STORED DATA »
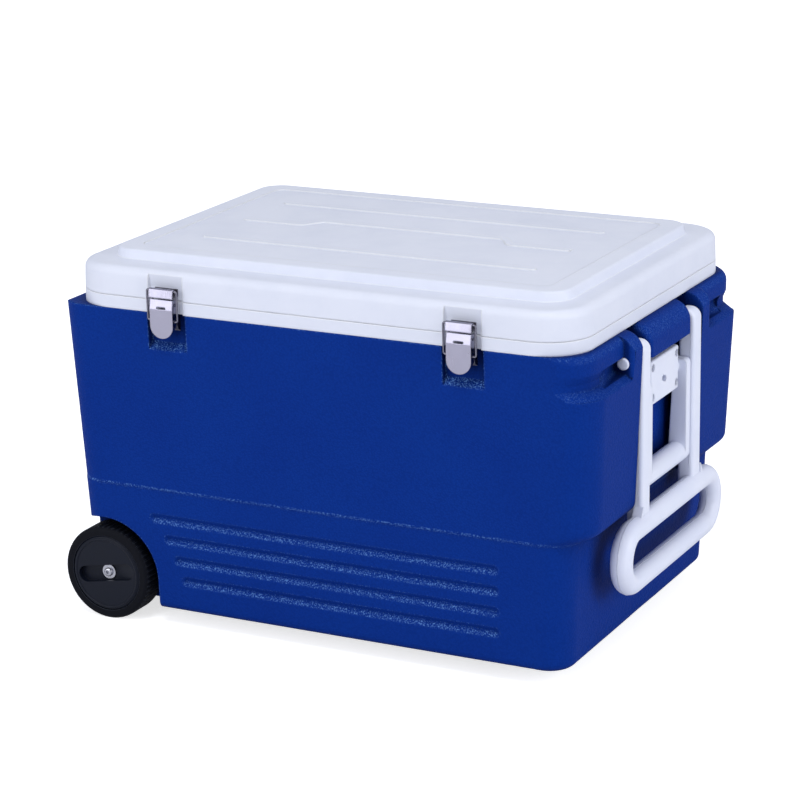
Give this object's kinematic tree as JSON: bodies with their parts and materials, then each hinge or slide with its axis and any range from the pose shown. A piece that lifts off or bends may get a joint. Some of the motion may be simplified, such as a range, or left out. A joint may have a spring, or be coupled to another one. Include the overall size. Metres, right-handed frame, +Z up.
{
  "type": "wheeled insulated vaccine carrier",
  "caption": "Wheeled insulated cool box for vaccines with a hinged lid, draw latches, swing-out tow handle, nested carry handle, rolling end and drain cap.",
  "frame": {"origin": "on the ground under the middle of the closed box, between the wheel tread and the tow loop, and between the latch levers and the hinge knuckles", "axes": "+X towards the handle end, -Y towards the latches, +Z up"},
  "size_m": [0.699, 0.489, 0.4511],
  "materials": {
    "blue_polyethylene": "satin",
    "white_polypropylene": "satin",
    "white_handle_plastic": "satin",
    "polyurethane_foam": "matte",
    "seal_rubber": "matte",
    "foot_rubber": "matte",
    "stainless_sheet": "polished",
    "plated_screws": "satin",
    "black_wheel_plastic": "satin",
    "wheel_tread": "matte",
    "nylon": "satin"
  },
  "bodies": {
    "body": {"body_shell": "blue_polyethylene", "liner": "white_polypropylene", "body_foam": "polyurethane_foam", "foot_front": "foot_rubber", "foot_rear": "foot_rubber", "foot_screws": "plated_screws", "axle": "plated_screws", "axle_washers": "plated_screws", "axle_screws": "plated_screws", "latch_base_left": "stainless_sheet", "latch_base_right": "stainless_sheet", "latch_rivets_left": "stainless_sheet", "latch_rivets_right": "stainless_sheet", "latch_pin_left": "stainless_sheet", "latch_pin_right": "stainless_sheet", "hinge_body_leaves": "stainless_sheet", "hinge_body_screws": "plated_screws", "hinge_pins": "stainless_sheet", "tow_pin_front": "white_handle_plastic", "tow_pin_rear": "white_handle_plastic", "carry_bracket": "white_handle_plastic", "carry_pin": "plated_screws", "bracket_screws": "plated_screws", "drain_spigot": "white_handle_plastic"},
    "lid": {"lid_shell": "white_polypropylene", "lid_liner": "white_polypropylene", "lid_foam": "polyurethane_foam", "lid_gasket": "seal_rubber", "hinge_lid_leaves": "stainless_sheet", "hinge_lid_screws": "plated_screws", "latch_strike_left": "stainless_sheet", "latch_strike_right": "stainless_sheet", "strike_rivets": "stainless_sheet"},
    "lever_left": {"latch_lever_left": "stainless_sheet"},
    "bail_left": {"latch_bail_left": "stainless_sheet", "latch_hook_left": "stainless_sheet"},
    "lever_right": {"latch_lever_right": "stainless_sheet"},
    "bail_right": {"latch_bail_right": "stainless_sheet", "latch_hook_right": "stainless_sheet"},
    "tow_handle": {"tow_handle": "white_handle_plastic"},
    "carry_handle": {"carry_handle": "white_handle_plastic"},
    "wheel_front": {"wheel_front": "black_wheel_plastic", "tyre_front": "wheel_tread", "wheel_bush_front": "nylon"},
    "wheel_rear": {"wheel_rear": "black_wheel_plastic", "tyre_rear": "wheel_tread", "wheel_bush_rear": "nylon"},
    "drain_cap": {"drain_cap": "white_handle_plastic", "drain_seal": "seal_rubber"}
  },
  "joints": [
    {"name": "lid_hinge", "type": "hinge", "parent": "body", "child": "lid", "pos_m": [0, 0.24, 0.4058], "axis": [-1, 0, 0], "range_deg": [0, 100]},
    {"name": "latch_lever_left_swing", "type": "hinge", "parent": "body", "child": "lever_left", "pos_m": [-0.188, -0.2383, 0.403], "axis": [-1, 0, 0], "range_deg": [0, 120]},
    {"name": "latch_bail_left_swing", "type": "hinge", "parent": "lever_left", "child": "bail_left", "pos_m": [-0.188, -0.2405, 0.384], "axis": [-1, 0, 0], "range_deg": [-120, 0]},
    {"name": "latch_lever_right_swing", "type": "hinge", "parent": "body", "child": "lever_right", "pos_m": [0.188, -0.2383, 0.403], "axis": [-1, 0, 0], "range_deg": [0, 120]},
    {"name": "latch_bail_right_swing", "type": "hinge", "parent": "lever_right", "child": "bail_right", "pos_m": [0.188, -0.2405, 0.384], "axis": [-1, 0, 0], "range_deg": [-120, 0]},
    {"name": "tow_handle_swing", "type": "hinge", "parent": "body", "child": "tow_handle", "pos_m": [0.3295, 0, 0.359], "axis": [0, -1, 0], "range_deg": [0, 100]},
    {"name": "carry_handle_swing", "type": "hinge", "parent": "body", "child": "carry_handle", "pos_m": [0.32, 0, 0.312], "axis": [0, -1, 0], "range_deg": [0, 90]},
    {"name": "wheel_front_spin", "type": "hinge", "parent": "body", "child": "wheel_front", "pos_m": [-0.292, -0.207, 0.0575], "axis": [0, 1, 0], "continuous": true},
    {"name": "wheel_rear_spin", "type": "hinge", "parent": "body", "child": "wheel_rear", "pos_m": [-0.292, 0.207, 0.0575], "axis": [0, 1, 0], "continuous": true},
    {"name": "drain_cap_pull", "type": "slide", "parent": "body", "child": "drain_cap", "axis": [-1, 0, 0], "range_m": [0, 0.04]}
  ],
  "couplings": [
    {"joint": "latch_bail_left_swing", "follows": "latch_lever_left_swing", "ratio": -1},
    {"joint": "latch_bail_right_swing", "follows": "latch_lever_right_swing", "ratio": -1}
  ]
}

GIVEN INSTRUCTION » Extract each line of the material exactly as it stands.

CORRECT ANSWER »
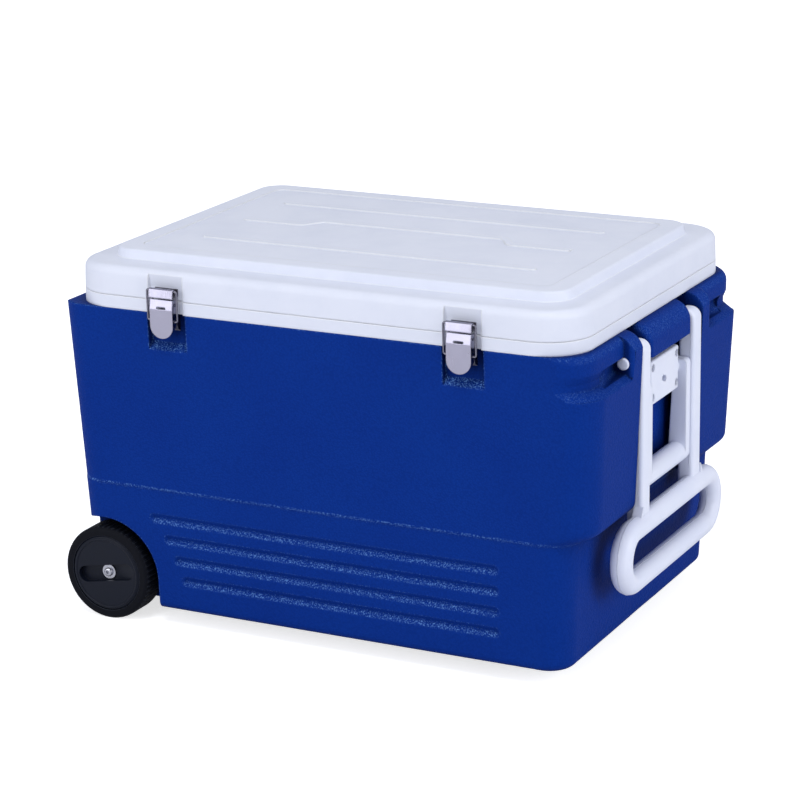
Give this object's kinematic tree as JSON: bodies with their parts and materials, then each hinge or slide with its axis and any range from the pose shown. A piece that lifts off or bends may get a joint. Some of the motion may be simplified, such as a range, or left out. A joint may have a spring, or be coupled to another one. Include the overall size. Metres, right-handed frame, +Z up.
{
  "type": "wheeled insulated vaccine carrier",
  "caption": "Wheeled insulated cool box for vaccines with a hinged lid, draw latches, swing-out tow handle, nested carry handle, rolling end and drain cap.",
  "frame": {"origin": "on the ground under the middle of the closed box, between the wheel tread and the tow loop, and between the latch levers and the hinge knuckles", "axes": "+X towards the handle end, -Y towards the latches, +Z up"},
  "size_m": [0.699, 0.489, 0.4511],
  "materials": {
    "blue_polyethylene": "satin",
    "white_polypropylene": "satin",
    "white_handle_plastic": "satin",
    "polyurethane_foam": "matte",
    "seal_rubber": "matte",
    "foot_rubber": "matte",
    "stainless_sheet": "polished",
    "plated_screws": "satin",
    "black_wheel_plastic": "satin",
    "wheel_tread": "matte",
    "nylon": "satin"
  },
  "bodies": {
    "body": {"body_shell": "blue_polyethylene", "liner": "white_polypropylene", "body_foam": "polyurethane_foam", "foot_front": "foot_rubber", "foot_rear": "foot_rubber", "foot_screws": "plated_screws", "axle": "plated_screws", "axle_washers": "plated_screws", "axle_screws": "plated_screws", "latch_base_left": "stainless_sheet", "latch_base_right": "stainless_sheet", "latch_rivets_left": "stainless_sheet", "latch_rivets_right": "stainless_sheet", "latch_pin_left": "stainless_sheet", "latch_pin_right": "stainless_sheet", "hinge_body_leaves": "stainless_sheet", "hinge_body_screws": "plated_screws", "hinge_pins": "stainless_sheet", "tow_pin_front": "white_handle_plastic", "tow_pin_rear": "white_handle_plastic", "carry_bracket": "white_handle_plastic", "carry_pin": "plated_screws", "bracket_screws": "plated_screws", "drain_spigot": "white_handle_plastic"},
    "lid": {"lid_shell": "white_polypropylene", "lid_liner": "white_polypropylene", "lid_foam": "polyurethane_foam", "lid_gasket": "seal_rubber", "hinge_lid_leaves": "stainless_sheet", "hinge_lid_screws": "plated_screws", "latch_strike_left": "stainless_sheet", "latch_strike_right": "stainless_sheet", "strike_rivets": "stainless_sheet"},
    "lever_left": {"latch_lever_left": "stainless_sheet"},
    "bail_left": {"latch_bail_left": "stainless_sheet", "latch_hook_left": "stainless_sheet"},
    "lever_right": {"latch_lever_right": "stainless_sheet"},
    "bail_right": {"latch_bail_right": "stainless_sheet", "latch_hook_right": "stainless_sheet"},
    "tow_handle": {"tow_handle": "white_handle_plastic"},
    "carry_handle": {"carry_handle": "white_handle_plastic"},
    "wheel_front": {"wheel_front": "black_wheel_plastic", "tyre_front": "wheel_tread", "wheel_bush_front": "nylon"},
    "wheel_rear": {"wheel_rear": "black_wheel_plastic", "tyre_rear": "wheel_tread", "wheel_bush_rear": "nylon"},
    "drain_cap": {"drain_cap": "white_handle_plastic", "drain_seal": "seal_rubber"}
  },
  "joints": [
    {"name": "lid_hinge", "type": "hinge", "parent": "body", "child": "lid", "pos_m": [0, 0.24, 0.4058], "axis": [-1, 0, 0], "range_deg": [0, 100]},
    {"name": "latch_lever_left_swing", "type": "hinge", "parent": "body", "child": "lever_left", "pos_m": [-0.188, -0.2383, 0.403], "axis": [-1, 0, 0], "range_deg": [0, 120]},
    {"name": "latch_bail_left_swing", "type": "hinge", "parent": "lever_left", "child": "bail_left", "pos_m": [-0.188, -0.2405, 0.384], "axis": [-1, 0, 0], "range_deg": [-120, 0]},
    {"name": "latch_lever_right_swing", "type": "hinge", "parent": "body", "child": "lever_right", "pos_m": [0.188, -0.2383, 0.403], "axis": [-1, 0, 0], "range_deg": [0, 120]},
    {"name": "latch_bail_right_swing", "type": "hinge", "parent": "lever_right", "child": "bail_right", "pos_m": [0.188, -0.2405, 0.384], "axis": [-1, 0, 0], "range_deg": [-120, 0]},
    {"name": "tow_handle_swing", "type": "hinge", "parent": "body", "child": "tow_handle", "pos_m": [0.3295, 0, 0.359], "axis": [0, -1, 0], "range_deg": [0, 100]},
    {"name": "carry_handle_swing", "type": "hinge", "parent": "body", "child": "carry_handle", "pos_m": [0.32, 0, 0.312], "axis": [0, -1, 0], "range_deg": [0, 90]},
    {"name": "wheel_front_spin", "type": "hinge", "parent": "body", "child": "wheel_front", "pos_m": [-0.292, -0.207, 0.0575], "axis": [0, 1, 0], "continuous": true},
    {"name": "wheel_rear_spin", "type": "hinge", "parent": "body", "child": "wheel_rear", "pos_m": [-0.292, 0.207, 0.0575], "axis": [0, 1, 0], "continuous": true},
    {"name": "drain_cap_pull", "type": "slide", "parent": "body", "child": "drain_cap", "axis": [-1, 0, 0], "range_m": [0, 0.04]}
  ],
  "couplings": [
    {"joint": "latch_bail_left_swing", "follows": "latch_lever_left_swing", "ratio": -1},
    {"joint": "latch_bail_right_swing", "follows": "latch_lever_right_swing", "ratio": -1}
  ]
}